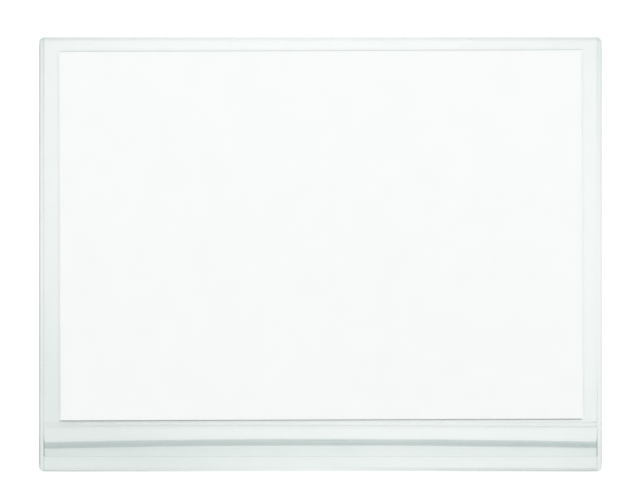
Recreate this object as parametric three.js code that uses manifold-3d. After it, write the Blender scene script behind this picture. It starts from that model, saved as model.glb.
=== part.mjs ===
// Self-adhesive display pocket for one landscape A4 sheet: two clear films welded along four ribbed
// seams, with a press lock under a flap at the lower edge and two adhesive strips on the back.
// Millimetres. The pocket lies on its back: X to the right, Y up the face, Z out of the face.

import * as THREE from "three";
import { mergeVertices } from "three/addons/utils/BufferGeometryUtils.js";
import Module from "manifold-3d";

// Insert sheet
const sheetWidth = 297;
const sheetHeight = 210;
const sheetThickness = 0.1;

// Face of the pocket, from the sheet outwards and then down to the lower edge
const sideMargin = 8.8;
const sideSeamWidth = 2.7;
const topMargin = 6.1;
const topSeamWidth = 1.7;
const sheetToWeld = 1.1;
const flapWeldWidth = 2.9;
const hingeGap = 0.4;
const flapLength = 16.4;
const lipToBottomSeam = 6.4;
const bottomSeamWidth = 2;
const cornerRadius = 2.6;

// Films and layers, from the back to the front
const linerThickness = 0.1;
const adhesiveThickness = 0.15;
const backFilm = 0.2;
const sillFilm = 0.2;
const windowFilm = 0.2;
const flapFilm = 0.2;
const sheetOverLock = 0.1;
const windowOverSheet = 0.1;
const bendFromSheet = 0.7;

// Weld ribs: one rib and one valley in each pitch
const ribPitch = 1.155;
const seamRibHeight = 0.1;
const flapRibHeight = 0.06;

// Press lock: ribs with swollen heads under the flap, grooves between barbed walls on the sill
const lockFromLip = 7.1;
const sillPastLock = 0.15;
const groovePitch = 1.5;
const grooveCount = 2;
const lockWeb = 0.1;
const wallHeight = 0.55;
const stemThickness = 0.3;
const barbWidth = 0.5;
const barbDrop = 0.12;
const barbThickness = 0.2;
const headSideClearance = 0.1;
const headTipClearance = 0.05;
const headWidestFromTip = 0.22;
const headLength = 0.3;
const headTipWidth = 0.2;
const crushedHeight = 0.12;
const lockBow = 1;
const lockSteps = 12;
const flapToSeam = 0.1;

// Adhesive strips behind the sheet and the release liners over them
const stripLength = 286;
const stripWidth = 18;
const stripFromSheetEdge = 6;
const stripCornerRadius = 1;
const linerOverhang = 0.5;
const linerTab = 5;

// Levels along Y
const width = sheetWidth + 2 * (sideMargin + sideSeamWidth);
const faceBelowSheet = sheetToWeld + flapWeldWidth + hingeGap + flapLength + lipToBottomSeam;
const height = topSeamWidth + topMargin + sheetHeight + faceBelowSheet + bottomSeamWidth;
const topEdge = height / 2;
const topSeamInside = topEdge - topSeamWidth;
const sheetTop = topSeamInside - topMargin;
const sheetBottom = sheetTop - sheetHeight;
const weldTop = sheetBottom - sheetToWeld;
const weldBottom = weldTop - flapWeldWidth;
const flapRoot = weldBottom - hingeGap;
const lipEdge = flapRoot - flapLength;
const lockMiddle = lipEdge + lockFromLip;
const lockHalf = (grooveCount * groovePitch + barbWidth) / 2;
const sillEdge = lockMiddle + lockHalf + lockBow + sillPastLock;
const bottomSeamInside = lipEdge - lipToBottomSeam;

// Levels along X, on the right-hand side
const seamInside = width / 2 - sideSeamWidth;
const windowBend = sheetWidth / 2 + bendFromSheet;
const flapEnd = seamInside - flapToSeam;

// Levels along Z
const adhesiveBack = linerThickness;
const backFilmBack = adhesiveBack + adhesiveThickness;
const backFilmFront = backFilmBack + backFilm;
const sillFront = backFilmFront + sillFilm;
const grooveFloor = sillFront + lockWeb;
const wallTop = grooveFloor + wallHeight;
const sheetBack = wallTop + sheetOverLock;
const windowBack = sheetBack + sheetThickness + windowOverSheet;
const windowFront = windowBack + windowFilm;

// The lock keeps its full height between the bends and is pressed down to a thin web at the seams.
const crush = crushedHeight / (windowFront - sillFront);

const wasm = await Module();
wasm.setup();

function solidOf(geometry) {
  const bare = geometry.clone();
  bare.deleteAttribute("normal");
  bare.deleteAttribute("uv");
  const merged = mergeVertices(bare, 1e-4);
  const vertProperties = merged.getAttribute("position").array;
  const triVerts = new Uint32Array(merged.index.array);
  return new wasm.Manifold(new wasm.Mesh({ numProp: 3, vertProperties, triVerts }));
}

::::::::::

◆ Required work ◆
Restate the data above word for word, please.

◆ Right answer ◆
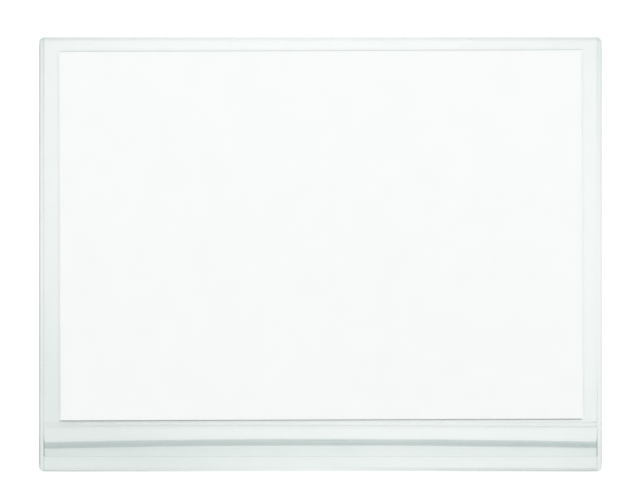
Recreate this object as parametric three.js code that uses manifold-3d. After it, write the Blender scene script behind this picture. It starts from that model, saved as model.glb.
=== part.mjs ===
// Self-adhesive display pocket for one landscape A4 sheet: two clear films welded along four ribbed
// seams, with a press lock under a flap at the lower edge and two adhesive strips on the back.
// Millimetres. The pocket lies on its back: X to the right, Y up the face, Z out of the face.

import * as THREE from "three";
import { mergeVertices } from "three/addons/utils/BufferGeometryUtils.js";
import Module from "manifold-3d";

// Insert sheet
const sheetWidth = 297;
const sheetHeight = 210;
const sheetThickness = 0.1;

// Face of the pocket, from the sheet outwards and then down to the lower edge
const sideMargin = 8.8;
const sideSeamWidth = 2.7;
const topMargin = 6.1;
const topSeamWidth = 1.7;
const sheetToWeld = 1.1;
const flapWeldWidth = 2.9;
const hingeGap = 0.4;
const flapLength = 16.4;
const lipToBottomSeam = 6.4;
const bottomSeamWidth = 2;
const cornerRadius = 2.6;

// Films and layers, from the back to the front
const linerThickness = 0.1;
const adhesiveThickness = 0.15;
const backFilm = 0.2;
const sillFilm = 0.2;
const windowFilm = 0.2;
const flapFilm = 0.2;
const sheetOverLock = 0.1;
const windowOverSheet = 0.1;
const bendFromSheet = 0.7;

// Weld ribs: one rib and one valley in each pitch
const ribPitch = 1.155;
const seamRibHeight = 0.1;
const flapRibHeight = 0.06;

// Press lock: ribs with swollen heads under the flap, grooves between barbed walls on the sill
const lockFromLip = 7.1;
const sillPastLock = 0.15;
const groovePitch = 1.5;
const grooveCount = 2;
const lockWeb = 0.1;
const wallHeight = 0.55;
const stemThickness = 0.3;
const barbWidth = 0.5;
const barbDrop = 0.12;
const barbThickness = 0.2;
const headSideClearance = 0.1;
const headTipClearance = 0.05;
const headWidestFromTip = 0.22;
const headLength = 0.3;
const headTipWidth = 0.2;
const crushedHeight = 0.12;
const lockBow = 1;
const lockSteps = 12;
const flapToSeam = 0.1;

// Adhesive strips behind the sheet and the release liners over them
const stripLength = 286;
const stripWidth = 18;
const stripFromSheetEdge = 6;
const stripCornerRadius = 1;
const linerOverhang = 0.5;
const linerTab = 5;

// Levels along Y
const width = sheetWidth + 2 * (sideMargin + sideSeamWidth);
const faceBelowSheet = sheetToWeld + flapWeldWidth + hingeGap + flapLength + lipToBottomSeam;
const height = topSeamWidth + topMargin + sheetHeight + faceBelowSheet + bottomSeamWidth;
const topEdge = height / 2;
const topSeamInside = topEdge - topSeamWidth;
const sheetTop = topSeamInside - topMargin;
const sheetBottom = sheetTop - sheetHeight;
const weldTop = sheetBottom - sheetToWeld;
const weldBottom = weldTop - flapWeldWidth;
const flapRoot = weldBottom - hingeGap;
const lipEdge = flapRoot - flapLength;
const lockMiddle = lipEdge + lockFromLip;
const lockHalf = (grooveCount * groovePitch + barbWidth) / 2;
const sillEdge = lockMiddle + lockHalf + lockBow + sillPastLock;
const bottomSeamInside = lipEdge - lipToBottomSeam;

// Levels along X, on the right-hand side
const seamInside = width / 2 - sideSeamWidth;
const windowBend = sheetWidth / 2 + bendFromSheet;
const flapEnd = seamInside - flapToSeam;

// Levels along Z
const adhesiveBack = linerThickness;
const backFilmBack = adhesiveBack + adhesiveThickness;
const backFilmFront = backFilmBack + backFilm;
const sillFront = backFilmFront + sillFilm;
const grooveFloor = sillFront + lockWeb;
const wallTop = grooveFloor + wallHeight;
const sheetBack = wallTop + sheetOverLock;
const windowBack = sheetBack + sheetThickness + windowOverSheet;
const windowFront = windowBack + windowFilm;

// The lock keeps its full height between the bends and is pressed down to a thin web at the seams.
const crush = crushedHeight / (windowFront - sillFront);

const wasm = await Module();
wasm.setup();

function solidOf(geometry) {
  const bare = geometry.clone();
  bare.deleteAttribute("normal");
  bare.deleteAttribute("uv");
  const merged = mergeVertices(bare, 1e-4);
  const vertProperties = merged.getAttribute("position").array;
  const triVerts = new Uint32Array(merged.index.array);
  return new wasm.Manifold(new wasm.Mesh({ numProp: 3, vertProperties, triVerts }));
}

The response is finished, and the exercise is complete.